While, most people can learn to ride a bicycle, not everyone has the innate ability, determination, and desire to become a BMX racer.

When it comes to acquiring new skills, the level of proficiency a student achieves and the speed at which that occurs, depends on a variety of factors including; type of instruction, how often they independently practice and use the skill, parental involvement, student engagement, and most importantly, cognitive ability and disability.

The Common Core State Standards are specific “goals and expectations for the knowledge and skills students need in English language arts and mathematics at each grade level.”

Every student is expected to meet these standards or “targets” on schedule, and regardless of each student’s cognitive ability or disability.

All high school students will not be able to pass a Calculus class, just as not every student will be reading on grade level at the end of each school year. Testing students repeatedly does not improve their skills or change their abilities and disabilities.

A Standardized test score does not explain why a student performed at a particular skill level and cannot predict how they will perform in the future, or even when they will acquire and master a particular skill.

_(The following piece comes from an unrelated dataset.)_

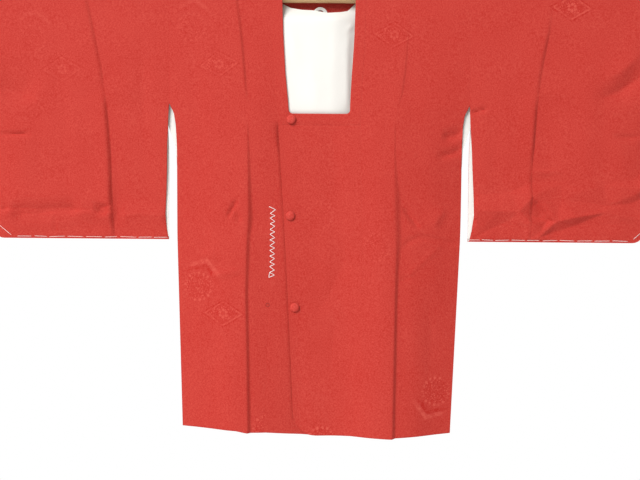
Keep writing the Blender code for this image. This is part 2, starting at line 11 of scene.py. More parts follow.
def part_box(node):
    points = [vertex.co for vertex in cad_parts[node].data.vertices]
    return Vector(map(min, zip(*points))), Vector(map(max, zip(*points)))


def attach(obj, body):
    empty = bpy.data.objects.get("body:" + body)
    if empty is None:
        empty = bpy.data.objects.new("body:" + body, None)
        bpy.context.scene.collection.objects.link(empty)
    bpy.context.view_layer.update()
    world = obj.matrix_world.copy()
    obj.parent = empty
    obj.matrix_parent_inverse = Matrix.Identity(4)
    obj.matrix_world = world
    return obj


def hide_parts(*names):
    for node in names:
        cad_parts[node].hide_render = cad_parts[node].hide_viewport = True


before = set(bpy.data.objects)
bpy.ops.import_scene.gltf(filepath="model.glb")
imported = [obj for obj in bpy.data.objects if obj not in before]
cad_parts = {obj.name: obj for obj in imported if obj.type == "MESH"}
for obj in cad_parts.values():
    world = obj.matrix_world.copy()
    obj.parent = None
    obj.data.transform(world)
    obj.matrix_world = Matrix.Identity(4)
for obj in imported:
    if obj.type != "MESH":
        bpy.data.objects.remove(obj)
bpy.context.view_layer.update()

The rate of speed at which each student acquires new skills will most certainly change from year to year and it is speculative at best to determine the “college readiness” of an elementary student based on a data point.

There are many factors that impact student achievement from year to year, and a standardized test score cannot predict which child will be bullied, experience divorce, a death in the family, experience depression, unemployment, become homeless, develop an eating disorder, abuse drugs, join a gang, run away from home etc.

Despite it’s constructivist “promise”, the standardized testing regime of the Common Core forces teachers and students to focus on a predetermined and narrow set of measurable skills.

Unfortunately, the Common Core is more concerned with telling students what “college readiness” skills they have yet to master at each grade level, rather than helping every student to discover his or her own unique talents and unleashing the athletic, artistic, musical, creative, emotional, inventive, social, scientific, and vocational skills they do possess.